> AIM:
Restate word for word the lines of the records below, starting at the line that contains "half = quarter" and ending at the line that contains "bpy.data.objects.remove(obj)", with both of those lines included and nothing else.

> DATASET:
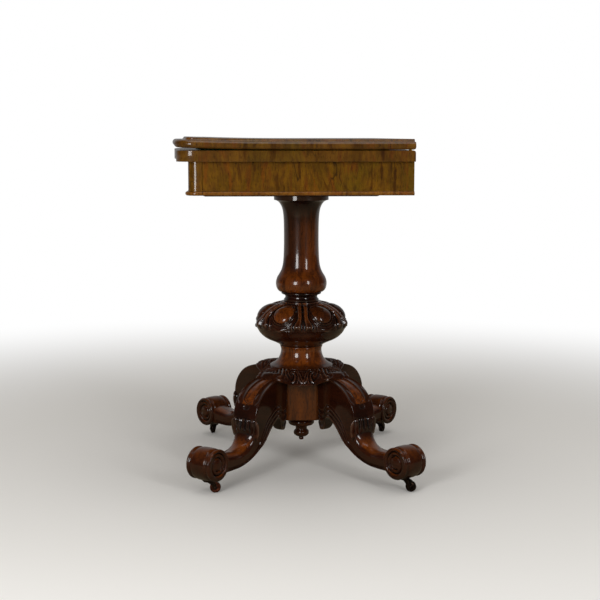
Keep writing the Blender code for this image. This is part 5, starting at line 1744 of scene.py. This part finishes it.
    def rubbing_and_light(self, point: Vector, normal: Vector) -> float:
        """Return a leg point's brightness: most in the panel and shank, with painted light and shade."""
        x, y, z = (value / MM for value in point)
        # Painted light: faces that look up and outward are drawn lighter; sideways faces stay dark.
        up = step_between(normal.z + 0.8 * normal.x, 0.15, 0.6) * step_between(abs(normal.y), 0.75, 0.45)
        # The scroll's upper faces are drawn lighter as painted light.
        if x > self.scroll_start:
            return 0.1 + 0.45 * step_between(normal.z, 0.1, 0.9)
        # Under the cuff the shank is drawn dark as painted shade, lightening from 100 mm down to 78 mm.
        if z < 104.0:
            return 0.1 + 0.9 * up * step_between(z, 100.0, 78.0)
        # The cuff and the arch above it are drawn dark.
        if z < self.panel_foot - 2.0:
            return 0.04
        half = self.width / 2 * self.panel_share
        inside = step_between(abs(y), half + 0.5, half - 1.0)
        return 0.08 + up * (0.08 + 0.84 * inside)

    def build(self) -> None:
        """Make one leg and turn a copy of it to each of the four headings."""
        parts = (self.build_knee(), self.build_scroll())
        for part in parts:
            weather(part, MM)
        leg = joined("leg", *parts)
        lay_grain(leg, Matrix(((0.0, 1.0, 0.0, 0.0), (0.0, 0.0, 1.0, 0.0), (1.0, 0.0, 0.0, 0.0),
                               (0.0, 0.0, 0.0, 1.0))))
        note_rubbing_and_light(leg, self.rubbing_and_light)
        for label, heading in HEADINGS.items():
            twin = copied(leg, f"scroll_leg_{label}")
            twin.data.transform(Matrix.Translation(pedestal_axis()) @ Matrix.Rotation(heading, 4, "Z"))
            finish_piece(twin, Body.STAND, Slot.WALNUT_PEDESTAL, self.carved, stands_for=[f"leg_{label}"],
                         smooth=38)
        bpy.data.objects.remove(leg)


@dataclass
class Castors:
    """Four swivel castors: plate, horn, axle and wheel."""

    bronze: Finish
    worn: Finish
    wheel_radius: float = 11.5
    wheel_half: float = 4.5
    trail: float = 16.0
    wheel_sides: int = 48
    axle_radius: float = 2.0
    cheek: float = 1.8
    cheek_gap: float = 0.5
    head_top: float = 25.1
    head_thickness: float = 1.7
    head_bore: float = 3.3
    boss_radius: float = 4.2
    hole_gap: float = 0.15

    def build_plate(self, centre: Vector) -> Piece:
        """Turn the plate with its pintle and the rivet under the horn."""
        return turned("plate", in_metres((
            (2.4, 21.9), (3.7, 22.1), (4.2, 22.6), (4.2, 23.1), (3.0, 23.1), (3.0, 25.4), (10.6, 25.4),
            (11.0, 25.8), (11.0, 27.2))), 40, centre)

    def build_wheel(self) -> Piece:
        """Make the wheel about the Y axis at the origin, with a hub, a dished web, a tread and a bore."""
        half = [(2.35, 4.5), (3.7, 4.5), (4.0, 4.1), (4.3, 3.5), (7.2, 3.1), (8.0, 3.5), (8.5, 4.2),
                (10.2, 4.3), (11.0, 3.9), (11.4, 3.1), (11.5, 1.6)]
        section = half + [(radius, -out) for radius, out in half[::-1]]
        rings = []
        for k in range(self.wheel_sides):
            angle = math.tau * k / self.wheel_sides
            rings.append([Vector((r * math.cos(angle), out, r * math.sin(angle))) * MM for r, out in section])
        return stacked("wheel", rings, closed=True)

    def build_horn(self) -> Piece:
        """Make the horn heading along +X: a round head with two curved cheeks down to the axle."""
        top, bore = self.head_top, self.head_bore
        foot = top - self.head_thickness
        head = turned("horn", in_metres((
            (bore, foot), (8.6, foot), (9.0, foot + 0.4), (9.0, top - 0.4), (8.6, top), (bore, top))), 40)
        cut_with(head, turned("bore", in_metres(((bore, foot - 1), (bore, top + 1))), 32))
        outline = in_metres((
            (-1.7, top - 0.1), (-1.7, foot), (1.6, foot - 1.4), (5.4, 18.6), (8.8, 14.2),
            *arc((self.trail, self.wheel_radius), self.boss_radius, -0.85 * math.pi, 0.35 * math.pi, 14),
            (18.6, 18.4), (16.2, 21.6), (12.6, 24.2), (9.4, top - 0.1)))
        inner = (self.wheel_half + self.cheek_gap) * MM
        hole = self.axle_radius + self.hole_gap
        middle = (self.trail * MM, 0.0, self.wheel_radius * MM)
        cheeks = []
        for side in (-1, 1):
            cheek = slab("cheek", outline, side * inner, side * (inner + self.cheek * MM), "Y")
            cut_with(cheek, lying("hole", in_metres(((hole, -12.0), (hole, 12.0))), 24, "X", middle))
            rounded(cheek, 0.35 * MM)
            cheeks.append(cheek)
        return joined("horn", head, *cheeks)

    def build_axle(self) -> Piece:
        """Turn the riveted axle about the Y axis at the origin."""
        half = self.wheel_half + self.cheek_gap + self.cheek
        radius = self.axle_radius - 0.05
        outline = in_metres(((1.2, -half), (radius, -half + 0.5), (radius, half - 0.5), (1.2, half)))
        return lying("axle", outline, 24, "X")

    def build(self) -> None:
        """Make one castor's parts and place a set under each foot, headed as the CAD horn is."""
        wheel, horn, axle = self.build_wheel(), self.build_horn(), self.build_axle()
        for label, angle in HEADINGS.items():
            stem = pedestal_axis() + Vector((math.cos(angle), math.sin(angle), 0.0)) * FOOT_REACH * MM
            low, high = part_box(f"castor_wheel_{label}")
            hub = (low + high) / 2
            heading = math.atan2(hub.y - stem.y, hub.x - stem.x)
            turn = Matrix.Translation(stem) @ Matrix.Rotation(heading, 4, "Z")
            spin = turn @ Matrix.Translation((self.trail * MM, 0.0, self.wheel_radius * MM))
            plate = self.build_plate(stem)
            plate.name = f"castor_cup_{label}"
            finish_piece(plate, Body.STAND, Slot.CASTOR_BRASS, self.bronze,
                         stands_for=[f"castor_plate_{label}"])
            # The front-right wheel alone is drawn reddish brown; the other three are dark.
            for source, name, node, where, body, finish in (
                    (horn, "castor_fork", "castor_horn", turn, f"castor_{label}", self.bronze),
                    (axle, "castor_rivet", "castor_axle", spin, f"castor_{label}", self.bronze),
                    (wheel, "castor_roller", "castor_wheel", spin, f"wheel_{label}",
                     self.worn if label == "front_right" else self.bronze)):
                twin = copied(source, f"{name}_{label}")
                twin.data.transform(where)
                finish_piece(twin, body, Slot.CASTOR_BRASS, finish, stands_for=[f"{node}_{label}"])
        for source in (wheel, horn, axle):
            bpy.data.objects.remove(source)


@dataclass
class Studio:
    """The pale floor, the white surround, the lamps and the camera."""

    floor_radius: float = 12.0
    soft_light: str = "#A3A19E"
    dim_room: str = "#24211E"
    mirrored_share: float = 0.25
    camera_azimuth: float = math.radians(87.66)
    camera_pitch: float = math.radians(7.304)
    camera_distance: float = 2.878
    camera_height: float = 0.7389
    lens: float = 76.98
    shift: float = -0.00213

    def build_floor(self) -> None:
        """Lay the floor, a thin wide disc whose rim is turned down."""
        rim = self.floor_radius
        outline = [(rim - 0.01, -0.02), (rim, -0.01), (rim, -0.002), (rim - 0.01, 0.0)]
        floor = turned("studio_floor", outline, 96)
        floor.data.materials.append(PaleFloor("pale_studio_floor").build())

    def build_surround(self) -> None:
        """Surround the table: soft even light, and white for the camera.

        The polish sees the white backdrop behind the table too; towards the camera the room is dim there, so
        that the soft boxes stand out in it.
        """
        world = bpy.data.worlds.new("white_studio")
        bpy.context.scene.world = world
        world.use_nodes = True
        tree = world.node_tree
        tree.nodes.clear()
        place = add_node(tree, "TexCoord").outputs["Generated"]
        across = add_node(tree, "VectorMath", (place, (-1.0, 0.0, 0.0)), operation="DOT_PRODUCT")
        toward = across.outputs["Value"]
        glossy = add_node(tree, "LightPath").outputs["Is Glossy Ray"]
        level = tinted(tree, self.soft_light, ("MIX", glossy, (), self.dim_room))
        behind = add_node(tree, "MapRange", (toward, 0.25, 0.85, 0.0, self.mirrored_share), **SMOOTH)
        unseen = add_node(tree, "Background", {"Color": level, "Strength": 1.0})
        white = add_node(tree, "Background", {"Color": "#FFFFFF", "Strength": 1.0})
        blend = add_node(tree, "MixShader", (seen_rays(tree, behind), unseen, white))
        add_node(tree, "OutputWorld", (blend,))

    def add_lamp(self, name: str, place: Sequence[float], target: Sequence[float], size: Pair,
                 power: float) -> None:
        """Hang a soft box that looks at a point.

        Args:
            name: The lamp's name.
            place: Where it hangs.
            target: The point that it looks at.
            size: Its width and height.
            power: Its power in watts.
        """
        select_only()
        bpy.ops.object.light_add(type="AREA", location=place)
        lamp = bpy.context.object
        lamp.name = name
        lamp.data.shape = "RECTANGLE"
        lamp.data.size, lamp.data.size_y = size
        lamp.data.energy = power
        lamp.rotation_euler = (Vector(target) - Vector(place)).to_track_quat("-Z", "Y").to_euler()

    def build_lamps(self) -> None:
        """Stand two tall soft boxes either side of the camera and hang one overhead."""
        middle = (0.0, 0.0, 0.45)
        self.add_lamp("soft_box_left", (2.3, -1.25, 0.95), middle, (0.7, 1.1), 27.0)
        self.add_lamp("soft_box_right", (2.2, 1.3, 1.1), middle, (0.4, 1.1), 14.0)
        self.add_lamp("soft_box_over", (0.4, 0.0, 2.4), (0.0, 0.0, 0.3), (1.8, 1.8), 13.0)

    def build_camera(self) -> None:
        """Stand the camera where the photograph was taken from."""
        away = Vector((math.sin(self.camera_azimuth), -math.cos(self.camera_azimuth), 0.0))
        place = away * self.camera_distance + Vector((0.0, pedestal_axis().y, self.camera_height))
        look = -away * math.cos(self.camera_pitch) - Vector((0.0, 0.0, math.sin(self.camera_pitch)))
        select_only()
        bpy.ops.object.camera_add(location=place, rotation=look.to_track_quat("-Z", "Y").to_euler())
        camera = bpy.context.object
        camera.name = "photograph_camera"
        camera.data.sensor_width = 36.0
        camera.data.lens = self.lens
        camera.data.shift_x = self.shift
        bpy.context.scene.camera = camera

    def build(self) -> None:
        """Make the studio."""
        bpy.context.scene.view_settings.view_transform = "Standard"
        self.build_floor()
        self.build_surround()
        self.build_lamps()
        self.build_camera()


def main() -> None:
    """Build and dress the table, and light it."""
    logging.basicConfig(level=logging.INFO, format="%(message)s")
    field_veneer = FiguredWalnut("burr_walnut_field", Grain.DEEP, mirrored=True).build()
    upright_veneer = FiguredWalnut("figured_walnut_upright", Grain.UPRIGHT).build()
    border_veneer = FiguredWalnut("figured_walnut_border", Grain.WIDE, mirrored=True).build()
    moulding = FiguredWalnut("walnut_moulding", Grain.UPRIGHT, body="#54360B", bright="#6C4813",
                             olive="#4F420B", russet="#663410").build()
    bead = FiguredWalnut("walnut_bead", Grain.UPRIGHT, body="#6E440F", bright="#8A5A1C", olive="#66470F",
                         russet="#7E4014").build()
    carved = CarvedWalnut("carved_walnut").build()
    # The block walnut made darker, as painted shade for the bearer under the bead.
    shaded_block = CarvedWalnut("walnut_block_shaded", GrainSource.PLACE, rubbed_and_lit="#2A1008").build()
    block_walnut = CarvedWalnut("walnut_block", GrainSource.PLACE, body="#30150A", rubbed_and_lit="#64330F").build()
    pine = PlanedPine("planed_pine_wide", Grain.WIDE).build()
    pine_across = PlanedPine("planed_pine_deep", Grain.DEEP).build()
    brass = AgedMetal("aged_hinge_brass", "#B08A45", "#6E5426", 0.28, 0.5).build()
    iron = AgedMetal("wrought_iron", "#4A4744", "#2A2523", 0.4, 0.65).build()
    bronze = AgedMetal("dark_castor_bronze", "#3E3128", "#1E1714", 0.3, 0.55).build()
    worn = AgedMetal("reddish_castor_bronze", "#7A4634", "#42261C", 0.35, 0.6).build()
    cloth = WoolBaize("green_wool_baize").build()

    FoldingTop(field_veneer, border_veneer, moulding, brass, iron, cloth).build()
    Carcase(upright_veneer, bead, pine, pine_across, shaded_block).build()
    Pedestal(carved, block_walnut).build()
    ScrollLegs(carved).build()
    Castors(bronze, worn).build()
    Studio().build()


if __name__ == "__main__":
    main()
==
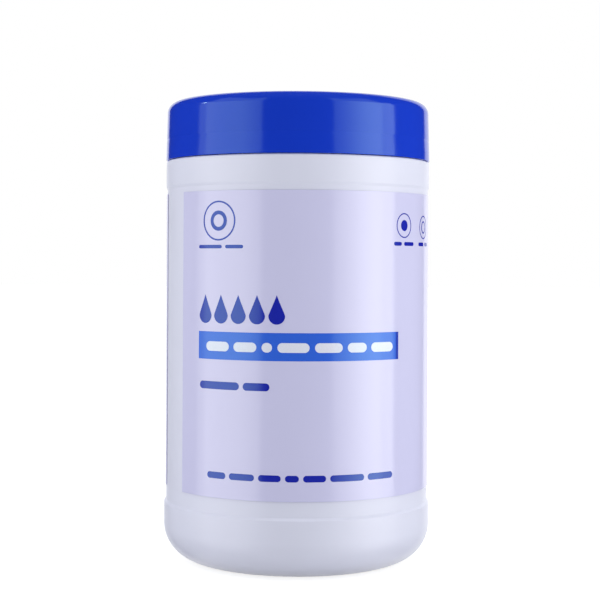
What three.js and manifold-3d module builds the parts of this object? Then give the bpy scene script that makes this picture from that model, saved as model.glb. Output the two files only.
* * *
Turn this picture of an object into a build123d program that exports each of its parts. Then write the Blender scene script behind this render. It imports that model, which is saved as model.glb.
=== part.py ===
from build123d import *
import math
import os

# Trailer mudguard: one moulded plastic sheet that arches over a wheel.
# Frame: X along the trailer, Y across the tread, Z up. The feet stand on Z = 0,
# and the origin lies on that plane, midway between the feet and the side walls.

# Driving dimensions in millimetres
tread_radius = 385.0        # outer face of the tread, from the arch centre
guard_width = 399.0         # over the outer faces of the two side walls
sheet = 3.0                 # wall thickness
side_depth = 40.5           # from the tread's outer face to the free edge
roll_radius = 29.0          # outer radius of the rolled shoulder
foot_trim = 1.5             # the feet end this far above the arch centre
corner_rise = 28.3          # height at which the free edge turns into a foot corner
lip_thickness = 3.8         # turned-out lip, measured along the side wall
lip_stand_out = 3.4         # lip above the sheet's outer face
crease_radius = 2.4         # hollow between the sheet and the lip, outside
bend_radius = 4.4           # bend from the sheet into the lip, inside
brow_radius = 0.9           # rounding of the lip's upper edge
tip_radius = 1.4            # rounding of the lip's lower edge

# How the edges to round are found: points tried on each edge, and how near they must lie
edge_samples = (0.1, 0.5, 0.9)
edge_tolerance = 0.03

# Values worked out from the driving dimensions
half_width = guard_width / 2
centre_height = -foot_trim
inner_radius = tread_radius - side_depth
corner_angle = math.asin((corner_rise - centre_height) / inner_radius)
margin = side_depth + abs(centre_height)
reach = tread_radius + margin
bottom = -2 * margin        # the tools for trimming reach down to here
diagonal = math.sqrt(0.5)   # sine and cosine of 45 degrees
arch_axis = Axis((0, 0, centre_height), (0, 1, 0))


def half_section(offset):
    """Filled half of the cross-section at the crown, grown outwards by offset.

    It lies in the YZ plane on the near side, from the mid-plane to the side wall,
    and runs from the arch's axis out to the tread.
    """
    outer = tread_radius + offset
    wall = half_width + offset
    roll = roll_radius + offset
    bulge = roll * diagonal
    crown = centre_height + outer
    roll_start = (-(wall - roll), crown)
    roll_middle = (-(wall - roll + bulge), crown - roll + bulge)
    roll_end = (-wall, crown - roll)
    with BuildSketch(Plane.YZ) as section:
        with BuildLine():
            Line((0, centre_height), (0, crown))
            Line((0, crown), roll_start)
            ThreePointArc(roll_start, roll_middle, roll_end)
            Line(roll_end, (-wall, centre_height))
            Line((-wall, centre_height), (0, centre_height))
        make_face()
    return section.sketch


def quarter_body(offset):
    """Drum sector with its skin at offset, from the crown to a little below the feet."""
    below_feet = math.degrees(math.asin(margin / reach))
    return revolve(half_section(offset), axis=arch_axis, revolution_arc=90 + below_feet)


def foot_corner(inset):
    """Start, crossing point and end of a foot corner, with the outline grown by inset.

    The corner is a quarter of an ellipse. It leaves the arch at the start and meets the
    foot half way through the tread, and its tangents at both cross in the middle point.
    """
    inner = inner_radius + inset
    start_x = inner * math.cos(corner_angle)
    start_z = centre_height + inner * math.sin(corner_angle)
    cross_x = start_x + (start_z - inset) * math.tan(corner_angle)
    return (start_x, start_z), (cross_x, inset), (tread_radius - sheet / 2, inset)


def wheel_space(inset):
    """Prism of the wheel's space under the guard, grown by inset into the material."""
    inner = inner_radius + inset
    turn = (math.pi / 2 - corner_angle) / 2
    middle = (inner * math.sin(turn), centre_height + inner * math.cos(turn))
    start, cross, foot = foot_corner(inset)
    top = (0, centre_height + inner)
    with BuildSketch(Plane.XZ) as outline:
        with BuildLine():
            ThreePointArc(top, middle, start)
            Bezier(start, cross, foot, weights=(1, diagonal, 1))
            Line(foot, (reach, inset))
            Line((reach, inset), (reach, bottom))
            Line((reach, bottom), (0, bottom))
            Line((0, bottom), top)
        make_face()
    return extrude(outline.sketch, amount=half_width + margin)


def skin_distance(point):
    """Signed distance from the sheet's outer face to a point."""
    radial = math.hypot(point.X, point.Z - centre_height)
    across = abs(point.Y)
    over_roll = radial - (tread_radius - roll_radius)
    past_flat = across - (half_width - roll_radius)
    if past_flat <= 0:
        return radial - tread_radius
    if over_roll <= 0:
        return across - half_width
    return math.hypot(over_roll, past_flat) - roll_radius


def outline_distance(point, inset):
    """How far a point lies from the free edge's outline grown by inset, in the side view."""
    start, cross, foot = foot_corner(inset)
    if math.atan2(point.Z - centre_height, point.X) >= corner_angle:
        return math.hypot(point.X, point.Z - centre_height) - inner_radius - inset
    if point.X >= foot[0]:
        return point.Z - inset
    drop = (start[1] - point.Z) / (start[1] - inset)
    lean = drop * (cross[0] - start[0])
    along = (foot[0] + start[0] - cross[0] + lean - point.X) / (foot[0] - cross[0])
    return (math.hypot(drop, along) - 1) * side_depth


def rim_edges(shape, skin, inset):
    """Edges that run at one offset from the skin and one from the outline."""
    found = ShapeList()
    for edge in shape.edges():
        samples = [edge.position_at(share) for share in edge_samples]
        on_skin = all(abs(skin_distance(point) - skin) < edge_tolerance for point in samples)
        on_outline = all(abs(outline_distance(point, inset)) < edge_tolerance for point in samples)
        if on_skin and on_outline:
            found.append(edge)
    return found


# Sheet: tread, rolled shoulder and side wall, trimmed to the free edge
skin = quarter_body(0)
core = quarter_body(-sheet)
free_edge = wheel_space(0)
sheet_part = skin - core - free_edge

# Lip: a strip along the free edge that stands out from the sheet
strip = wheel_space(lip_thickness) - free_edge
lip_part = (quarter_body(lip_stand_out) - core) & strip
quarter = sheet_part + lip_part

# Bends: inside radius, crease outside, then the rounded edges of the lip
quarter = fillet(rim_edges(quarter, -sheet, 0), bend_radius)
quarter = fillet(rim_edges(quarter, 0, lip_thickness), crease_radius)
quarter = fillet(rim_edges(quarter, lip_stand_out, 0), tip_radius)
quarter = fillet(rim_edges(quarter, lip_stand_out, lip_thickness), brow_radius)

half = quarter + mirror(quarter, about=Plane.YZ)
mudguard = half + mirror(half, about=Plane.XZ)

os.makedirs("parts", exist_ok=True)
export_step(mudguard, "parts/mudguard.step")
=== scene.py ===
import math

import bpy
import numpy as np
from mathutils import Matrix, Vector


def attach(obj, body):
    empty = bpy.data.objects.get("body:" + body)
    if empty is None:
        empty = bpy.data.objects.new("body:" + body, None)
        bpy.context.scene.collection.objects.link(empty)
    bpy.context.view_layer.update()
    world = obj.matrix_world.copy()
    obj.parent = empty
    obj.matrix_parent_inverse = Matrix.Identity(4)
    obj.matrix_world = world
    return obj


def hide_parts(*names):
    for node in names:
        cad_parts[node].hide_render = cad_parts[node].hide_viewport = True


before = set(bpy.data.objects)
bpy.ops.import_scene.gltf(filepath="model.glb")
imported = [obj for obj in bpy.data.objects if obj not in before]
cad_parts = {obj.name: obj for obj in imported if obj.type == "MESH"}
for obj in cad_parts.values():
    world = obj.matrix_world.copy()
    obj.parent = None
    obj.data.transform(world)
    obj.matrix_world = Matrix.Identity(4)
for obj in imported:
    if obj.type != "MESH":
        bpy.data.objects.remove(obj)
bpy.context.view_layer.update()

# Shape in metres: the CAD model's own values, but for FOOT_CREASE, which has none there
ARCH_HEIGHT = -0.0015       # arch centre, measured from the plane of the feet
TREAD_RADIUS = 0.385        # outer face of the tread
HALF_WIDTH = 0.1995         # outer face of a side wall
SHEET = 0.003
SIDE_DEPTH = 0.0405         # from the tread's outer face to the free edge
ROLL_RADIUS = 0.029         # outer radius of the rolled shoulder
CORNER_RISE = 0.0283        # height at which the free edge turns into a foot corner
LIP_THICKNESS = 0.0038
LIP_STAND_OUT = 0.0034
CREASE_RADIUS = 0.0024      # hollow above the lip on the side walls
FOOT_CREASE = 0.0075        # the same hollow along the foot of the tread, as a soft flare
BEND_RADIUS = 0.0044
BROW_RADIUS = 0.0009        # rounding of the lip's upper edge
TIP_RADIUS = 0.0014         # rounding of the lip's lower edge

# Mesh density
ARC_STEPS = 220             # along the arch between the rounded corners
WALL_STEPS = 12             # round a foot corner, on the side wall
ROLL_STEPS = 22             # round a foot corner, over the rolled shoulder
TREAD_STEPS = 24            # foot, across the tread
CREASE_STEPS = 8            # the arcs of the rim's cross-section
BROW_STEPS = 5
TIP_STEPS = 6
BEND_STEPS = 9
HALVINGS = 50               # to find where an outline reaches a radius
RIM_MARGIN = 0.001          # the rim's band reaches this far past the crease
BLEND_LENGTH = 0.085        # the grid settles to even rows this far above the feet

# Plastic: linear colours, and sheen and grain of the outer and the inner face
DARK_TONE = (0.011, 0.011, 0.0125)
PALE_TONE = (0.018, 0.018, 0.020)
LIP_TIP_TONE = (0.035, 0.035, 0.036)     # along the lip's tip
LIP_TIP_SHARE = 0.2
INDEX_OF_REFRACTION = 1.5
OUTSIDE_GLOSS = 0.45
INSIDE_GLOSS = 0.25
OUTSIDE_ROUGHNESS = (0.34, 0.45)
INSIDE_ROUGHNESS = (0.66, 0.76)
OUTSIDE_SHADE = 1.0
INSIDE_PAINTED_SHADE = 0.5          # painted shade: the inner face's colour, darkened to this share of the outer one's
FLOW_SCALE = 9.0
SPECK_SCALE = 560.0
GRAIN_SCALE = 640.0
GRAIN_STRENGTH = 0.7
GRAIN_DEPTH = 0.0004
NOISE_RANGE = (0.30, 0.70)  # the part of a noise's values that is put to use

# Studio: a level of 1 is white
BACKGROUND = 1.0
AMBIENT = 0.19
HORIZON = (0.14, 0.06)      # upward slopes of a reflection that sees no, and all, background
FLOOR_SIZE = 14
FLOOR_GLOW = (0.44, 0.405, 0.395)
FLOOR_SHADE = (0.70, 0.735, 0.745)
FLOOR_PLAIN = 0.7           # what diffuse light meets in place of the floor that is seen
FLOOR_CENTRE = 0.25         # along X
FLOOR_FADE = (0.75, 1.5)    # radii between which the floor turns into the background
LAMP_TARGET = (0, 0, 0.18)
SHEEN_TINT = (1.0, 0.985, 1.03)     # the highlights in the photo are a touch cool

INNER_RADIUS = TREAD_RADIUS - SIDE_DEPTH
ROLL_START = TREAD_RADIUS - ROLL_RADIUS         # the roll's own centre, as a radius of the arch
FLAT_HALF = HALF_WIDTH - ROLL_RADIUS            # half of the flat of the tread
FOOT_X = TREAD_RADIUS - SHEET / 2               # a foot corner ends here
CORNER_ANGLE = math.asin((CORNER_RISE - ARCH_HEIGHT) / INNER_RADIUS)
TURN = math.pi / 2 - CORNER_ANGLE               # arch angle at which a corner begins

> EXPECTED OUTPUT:
half = quarter + mirror(quarter, about=Plane.YZ)
mudguard = half + mirror(half, about=Plane.XZ)

os.makedirs("parts", exist_ok=True)
export_step(mudguard, "parts/mudguard.step")
=== scene.py ===
import math

import bpy
import numpy as np
from mathutils import Matrix, Vector


def attach(obj, body):
    empty = bpy.data.objects.get("body:" + body)
    if empty is None:
        empty = bpy.data.objects.new("body:" + body, None)
        bpy.context.scene.collection.objects.link(empty)
    bpy.context.view_layer.update()
    world = obj.matrix_world.copy()
    obj.parent = empty
    obj.matrix_parent_inverse = Matrix.Identity(4)
    obj.matrix_world = world
    return obj


def hide_parts(*names):
    for node in names:
        cad_parts[node].hide_render = cad_parts[node].hide_viewport = True


before = set(bpy.data.objects)
bpy.ops.import_scene.gltf(filepath="model.glb")
imported = [obj for obj in bpy.data.objects if obj not in before]
cad_parts = {obj.name: obj for obj in imported if obj.type == "MESH"}
for obj in cad_parts.values():
    world = obj.matrix_world.copy()
    obj.parent = None
    obj.data.transform(world)
    obj.matrix_world = Matrix.Identity(4)
for obj in imported:
    if obj.type != "MESH":
        bpy.data.objects.remove(obj)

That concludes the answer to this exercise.